Quote, please, the line with "Write part 2", the line with "JACKET, tail, COAX_RADIUS)", and every line between them, exactly and with nothing else.
begin Task material
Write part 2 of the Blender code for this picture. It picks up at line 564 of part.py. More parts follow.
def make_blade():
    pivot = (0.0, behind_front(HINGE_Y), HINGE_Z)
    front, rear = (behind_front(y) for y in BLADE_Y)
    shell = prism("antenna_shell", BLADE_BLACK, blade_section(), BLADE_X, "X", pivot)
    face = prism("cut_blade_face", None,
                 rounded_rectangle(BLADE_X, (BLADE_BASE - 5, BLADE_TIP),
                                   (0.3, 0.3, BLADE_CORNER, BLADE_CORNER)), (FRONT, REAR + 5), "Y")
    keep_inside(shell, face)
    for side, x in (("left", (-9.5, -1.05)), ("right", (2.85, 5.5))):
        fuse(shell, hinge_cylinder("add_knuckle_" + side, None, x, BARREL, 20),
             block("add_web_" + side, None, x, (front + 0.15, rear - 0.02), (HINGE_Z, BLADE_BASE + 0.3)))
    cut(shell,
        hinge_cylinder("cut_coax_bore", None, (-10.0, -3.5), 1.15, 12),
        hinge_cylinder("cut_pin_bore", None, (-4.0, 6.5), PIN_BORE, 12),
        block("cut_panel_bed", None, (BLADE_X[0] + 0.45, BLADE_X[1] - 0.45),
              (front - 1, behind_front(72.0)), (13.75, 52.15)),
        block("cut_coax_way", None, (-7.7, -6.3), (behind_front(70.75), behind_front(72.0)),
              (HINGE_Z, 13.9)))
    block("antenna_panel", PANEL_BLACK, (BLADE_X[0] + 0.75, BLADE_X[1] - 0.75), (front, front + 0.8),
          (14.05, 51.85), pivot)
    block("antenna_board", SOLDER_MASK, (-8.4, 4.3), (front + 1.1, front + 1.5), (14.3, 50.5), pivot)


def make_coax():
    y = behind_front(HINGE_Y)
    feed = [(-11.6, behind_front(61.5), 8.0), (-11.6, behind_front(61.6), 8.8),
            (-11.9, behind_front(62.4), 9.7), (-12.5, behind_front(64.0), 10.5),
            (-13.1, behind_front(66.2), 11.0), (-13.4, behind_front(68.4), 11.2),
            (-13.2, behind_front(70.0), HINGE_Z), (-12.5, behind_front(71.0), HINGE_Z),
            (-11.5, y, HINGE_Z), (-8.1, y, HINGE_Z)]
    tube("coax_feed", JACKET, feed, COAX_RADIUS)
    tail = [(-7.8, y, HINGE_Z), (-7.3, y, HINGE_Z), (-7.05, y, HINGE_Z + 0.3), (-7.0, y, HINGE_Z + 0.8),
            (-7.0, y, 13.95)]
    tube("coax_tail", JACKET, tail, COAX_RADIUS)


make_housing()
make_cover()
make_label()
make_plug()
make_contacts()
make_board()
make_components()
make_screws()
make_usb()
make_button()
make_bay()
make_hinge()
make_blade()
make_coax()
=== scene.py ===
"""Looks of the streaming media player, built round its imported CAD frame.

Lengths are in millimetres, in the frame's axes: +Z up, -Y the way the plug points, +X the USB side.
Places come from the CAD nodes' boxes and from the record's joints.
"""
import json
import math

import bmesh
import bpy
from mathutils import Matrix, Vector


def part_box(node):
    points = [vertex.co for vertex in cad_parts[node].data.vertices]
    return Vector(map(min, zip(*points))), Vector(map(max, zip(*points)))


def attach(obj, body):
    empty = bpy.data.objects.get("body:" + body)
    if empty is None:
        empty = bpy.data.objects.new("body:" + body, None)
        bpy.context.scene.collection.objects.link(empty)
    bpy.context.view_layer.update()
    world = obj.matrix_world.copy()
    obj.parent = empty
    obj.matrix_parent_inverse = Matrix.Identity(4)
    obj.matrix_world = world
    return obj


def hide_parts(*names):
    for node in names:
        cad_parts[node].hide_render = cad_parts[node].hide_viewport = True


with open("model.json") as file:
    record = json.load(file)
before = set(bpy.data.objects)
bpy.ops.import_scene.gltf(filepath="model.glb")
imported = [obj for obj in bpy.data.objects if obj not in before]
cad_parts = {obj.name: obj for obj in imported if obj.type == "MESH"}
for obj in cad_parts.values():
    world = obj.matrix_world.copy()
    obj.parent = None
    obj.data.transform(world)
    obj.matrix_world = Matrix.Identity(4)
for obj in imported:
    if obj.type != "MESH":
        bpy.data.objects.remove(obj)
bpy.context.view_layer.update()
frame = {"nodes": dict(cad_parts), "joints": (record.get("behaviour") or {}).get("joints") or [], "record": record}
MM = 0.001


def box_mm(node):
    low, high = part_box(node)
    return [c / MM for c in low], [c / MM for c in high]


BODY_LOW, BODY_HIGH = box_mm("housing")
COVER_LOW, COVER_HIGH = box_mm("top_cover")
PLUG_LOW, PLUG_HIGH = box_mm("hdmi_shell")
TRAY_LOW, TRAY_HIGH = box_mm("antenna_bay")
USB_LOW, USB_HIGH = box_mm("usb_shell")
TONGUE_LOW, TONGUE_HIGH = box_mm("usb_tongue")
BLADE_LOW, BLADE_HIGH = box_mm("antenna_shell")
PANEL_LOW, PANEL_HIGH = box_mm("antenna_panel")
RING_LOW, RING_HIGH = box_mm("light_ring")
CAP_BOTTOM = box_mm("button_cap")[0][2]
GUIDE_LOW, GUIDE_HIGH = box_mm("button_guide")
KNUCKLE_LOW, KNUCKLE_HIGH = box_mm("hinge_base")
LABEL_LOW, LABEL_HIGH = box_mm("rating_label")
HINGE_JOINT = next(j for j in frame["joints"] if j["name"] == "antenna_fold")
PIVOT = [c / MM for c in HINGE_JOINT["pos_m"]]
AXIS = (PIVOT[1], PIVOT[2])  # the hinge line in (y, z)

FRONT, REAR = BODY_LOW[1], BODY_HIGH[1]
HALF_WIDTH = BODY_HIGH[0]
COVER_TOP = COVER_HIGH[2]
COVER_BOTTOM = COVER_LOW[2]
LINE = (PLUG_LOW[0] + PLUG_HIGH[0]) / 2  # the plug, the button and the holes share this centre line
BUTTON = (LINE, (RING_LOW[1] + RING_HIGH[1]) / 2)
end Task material
begin Task material
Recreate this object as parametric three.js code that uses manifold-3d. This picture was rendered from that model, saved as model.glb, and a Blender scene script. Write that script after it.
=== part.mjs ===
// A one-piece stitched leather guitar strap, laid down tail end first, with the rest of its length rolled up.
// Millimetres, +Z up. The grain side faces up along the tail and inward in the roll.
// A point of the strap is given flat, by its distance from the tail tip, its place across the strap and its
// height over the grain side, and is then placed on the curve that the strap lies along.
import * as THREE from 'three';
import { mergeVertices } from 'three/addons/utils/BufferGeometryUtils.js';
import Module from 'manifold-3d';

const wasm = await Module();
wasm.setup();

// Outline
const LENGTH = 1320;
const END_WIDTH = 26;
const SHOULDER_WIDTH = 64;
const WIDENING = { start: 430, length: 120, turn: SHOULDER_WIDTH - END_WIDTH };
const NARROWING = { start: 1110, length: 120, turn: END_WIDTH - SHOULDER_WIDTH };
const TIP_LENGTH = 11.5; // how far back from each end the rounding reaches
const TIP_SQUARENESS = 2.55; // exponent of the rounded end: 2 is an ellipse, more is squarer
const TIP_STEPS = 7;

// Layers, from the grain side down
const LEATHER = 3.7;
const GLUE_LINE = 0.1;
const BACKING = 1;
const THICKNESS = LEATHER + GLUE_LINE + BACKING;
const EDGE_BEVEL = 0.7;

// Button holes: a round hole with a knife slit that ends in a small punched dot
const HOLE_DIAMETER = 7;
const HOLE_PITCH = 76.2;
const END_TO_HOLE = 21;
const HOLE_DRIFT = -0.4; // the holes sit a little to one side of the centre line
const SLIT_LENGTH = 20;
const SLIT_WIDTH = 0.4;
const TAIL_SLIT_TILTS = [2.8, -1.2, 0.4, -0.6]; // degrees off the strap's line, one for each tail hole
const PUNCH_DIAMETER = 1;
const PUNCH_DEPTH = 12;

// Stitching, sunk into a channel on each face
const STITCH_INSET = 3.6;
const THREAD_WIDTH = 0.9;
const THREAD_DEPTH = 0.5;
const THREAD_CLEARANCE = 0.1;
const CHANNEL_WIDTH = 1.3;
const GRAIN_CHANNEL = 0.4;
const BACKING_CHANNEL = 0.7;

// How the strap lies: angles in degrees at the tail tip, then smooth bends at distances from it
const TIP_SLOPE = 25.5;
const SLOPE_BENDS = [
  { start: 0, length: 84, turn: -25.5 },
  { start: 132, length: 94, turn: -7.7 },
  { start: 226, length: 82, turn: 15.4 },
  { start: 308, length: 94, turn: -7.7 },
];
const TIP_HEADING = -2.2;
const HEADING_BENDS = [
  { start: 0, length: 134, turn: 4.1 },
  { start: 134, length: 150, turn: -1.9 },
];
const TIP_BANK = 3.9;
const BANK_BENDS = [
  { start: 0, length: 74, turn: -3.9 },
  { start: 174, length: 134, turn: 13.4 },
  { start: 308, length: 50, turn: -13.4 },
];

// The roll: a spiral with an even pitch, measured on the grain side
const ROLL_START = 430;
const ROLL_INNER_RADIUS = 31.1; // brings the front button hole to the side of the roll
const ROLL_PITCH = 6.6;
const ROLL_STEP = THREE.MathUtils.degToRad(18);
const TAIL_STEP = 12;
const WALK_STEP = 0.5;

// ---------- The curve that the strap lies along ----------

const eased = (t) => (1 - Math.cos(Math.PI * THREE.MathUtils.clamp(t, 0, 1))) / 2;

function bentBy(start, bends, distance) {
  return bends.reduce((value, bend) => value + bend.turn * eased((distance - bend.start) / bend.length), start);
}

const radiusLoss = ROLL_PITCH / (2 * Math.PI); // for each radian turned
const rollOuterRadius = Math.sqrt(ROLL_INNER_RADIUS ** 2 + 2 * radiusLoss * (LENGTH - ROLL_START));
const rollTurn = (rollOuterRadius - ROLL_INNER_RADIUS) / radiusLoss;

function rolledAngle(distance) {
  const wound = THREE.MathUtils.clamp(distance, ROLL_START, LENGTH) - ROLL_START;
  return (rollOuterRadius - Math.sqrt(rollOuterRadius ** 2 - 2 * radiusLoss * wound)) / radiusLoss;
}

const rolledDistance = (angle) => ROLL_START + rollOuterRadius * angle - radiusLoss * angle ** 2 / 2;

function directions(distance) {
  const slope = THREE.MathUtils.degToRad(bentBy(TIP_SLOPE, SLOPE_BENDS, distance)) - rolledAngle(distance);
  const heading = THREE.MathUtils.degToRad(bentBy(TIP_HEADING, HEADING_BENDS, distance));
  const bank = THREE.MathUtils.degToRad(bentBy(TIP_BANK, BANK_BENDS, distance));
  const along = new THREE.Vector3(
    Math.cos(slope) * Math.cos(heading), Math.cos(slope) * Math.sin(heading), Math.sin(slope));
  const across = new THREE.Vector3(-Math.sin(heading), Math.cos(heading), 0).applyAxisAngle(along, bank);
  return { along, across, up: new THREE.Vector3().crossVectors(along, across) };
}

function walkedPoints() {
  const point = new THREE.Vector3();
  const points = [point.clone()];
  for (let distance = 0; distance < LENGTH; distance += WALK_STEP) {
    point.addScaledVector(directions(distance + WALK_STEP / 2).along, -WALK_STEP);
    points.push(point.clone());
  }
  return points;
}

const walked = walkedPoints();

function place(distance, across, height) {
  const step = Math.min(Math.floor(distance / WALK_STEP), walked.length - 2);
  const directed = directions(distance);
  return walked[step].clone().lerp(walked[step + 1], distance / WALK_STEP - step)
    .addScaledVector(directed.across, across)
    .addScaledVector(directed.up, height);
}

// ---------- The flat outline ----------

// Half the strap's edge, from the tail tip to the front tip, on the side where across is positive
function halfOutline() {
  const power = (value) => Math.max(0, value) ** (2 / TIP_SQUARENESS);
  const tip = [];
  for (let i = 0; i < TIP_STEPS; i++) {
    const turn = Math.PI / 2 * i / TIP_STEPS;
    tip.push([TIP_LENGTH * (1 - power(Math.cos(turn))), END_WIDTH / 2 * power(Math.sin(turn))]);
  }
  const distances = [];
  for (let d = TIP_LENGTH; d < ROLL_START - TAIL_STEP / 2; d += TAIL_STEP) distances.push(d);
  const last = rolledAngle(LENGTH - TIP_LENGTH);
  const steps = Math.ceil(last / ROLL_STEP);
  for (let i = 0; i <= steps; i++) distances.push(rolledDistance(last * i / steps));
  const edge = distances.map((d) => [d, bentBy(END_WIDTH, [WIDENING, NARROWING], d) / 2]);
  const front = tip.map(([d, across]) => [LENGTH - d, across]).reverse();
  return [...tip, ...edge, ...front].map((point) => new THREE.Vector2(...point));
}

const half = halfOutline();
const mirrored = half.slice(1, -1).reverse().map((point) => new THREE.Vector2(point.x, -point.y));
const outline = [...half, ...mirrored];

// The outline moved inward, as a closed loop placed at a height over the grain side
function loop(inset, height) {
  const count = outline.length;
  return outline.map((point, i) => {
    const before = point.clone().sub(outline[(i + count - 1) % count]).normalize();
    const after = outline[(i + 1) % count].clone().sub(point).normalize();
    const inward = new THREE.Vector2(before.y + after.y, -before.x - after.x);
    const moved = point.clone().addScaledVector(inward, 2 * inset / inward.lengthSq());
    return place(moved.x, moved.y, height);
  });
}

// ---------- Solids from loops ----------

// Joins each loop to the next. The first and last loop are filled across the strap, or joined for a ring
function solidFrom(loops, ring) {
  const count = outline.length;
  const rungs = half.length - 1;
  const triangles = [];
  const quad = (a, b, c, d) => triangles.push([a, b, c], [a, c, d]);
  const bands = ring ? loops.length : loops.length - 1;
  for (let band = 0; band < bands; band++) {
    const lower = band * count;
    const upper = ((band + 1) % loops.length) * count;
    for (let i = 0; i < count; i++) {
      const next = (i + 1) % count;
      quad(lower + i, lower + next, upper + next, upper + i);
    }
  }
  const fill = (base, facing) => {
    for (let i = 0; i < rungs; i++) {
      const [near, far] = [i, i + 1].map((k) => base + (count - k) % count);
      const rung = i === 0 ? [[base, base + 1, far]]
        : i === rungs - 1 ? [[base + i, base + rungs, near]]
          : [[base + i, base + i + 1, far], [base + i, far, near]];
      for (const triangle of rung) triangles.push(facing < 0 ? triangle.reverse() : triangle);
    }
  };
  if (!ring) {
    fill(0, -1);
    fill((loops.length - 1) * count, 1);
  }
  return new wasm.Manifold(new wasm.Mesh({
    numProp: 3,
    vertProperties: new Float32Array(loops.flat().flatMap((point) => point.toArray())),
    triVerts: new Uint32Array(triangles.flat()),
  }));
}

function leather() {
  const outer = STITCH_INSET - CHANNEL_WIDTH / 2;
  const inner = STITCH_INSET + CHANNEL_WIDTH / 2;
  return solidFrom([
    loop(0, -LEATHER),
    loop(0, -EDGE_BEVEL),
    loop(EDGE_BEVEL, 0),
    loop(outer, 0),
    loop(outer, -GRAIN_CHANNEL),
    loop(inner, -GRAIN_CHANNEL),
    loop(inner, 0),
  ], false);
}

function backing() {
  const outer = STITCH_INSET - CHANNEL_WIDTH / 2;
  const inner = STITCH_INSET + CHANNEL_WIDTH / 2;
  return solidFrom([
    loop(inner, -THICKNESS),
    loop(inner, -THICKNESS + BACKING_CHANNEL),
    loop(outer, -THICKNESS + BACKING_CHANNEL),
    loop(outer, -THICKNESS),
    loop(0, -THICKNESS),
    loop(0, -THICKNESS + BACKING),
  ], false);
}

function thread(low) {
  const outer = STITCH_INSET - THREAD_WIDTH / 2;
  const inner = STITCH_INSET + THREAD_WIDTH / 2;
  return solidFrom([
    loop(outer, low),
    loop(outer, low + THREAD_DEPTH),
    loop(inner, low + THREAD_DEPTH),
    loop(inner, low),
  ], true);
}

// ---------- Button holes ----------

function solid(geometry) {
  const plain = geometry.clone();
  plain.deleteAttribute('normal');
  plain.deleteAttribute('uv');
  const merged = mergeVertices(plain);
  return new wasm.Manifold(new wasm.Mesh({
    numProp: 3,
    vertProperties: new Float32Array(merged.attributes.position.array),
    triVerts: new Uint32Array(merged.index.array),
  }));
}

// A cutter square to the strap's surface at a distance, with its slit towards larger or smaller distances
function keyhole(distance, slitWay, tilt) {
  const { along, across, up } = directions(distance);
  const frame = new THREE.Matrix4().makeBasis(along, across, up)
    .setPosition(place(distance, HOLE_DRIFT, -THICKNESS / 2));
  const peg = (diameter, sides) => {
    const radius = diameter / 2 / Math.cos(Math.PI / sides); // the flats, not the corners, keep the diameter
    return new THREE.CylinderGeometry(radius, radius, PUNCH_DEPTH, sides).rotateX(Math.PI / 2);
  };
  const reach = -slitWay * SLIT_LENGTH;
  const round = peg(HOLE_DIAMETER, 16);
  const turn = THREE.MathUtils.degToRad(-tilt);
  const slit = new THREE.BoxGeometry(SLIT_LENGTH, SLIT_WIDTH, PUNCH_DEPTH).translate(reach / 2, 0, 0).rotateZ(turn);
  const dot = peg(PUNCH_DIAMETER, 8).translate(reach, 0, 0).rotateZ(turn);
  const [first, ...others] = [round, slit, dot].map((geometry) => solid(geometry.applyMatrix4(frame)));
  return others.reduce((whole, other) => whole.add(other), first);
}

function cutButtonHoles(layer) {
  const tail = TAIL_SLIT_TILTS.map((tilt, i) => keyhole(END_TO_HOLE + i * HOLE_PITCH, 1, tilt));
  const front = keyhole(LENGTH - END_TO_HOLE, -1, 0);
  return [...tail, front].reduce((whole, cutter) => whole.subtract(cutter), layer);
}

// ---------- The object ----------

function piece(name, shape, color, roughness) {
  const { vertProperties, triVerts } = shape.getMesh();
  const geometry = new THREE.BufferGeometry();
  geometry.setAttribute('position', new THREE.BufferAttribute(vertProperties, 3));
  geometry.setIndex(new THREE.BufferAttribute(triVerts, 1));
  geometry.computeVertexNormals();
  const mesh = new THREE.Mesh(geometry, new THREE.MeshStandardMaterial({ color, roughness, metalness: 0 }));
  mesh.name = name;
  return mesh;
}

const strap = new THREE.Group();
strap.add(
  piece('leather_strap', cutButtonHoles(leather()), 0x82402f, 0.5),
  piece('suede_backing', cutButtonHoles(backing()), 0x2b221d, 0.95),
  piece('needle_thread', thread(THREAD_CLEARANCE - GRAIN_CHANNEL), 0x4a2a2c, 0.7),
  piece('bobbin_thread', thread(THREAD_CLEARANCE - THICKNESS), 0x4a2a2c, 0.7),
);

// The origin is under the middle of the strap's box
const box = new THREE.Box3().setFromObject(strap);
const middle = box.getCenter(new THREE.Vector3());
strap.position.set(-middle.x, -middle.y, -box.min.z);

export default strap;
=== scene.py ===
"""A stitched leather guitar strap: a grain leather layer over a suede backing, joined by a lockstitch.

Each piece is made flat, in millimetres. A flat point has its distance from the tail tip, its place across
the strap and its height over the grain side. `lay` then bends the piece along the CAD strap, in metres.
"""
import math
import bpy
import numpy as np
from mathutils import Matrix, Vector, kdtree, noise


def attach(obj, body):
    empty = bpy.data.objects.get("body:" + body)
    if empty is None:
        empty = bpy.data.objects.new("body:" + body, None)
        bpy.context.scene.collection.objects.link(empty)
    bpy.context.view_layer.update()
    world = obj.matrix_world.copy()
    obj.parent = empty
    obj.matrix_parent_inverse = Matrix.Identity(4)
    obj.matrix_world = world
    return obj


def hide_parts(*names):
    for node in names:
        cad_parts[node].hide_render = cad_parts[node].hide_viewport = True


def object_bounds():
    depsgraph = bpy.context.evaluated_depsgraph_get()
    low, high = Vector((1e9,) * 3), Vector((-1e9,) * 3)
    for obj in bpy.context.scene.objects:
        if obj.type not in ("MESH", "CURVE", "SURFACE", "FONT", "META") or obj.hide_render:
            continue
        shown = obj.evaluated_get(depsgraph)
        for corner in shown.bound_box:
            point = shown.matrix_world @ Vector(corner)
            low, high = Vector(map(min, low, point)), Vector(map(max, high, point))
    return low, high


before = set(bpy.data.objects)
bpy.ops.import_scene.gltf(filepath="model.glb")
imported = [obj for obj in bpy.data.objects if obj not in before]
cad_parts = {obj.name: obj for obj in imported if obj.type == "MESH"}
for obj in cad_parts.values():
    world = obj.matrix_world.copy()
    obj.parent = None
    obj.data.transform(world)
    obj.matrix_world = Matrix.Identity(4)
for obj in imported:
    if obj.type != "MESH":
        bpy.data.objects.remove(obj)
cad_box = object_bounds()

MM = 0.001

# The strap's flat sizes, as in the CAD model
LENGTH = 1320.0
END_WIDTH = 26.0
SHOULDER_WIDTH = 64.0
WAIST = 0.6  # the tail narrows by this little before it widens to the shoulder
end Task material
• Complete response:
Write part 2 of the Blender code for this picture. It picks up at line 564 of part.py. More parts follow.
def make_blade():
    pivot = (0.0, behind_front(HINGE_Y), HINGE_Z)
    front, rear = (behind_front(y) for y in BLADE_Y)
    shell = prism("antenna_shell", BLADE_BLACK, blade_section(), BLADE_X, "X", pivot)
    face = prism("cut_blade_face", None,
                 rounded_rectangle(BLADE_X, (BLADE_BASE - 5, BLADE_TIP),
                                   (0.3, 0.3, BLADE_CORNER, BLADE_CORNER)), (FRONT, REAR + 5), "Y")
    keep_inside(shell, face)
    for side, x in (("left", (-9.5, -1.05)), ("right", (2.85, 5.5))):
        fuse(shell, hinge_cylinder("add_knuckle_" + side, None, x, BARREL, 20),
             block("add_web_" + side, None, x, (front + 0.15, rear - 0.02), (HINGE_Z, BLADE_BASE + 0.3)))
    cut(shell,
        hinge_cylinder("cut_coax_bore", None, (-10.0, -3.5), 1.15, 12),
        hinge_cylinder("cut_pin_bore", None, (-4.0, 6.5), PIN_BORE, 12),
        block("cut_panel_bed", None, (BLADE_X[0] + 0.45, BLADE_X[1] - 0.45),
              (front - 1, behind_front(72.0)), (13.75, 52.15)),
        block("cut_coax_way", None, (-7.7, -6.3), (behind_front(70.75), behind_front(72.0)),
              (HINGE_Z, 13.9)))
    block("antenna_panel", PANEL_BLACK, (BLADE_X[0] + 0.75, BLADE_X[1] - 0.75), (front, front + 0.8),
          (14.05, 51.85), pivot)
    block("antenna_board", SOLDER_MASK, (-8.4, 4.3), (front + 1.1, front + 1.5), (14.3, 50.5), pivot)


def make_coax():
    y = behind_front(HINGE_Y)
    feed = [(-11.6, behind_front(61.5), 8.0), (-11.6, behind_front(61.6), 8.8),
            (-11.9, behind_front(62.4), 9.7), (-12.5, behind_front(64.0), 10.5),
            (-13.1, behind_front(66.2), 11.0), (-13.4, behind_front(68.4), 11.2),
            (-13.2, behind_front(70.0), HINGE_Z), (-12.5, behind_front(71.0), HINGE_Z),
            (-11.5, y, HINGE_Z), (-8.1, y, HINGE_Z)]
    tube("coax_feed", JACKET, feed, COAX_RADIUS)
    tail = [(-7.8, y, HINGE_Z), (-7.3, y, HINGE_Z), (-7.05, y, HINGE_Z + 0.3), (-7.0, y, HINGE_Z + 0.8),
            (-7.0, y, 13.95)]
    tube("coax_tail", JACKET, tail, COAX_RADIUS)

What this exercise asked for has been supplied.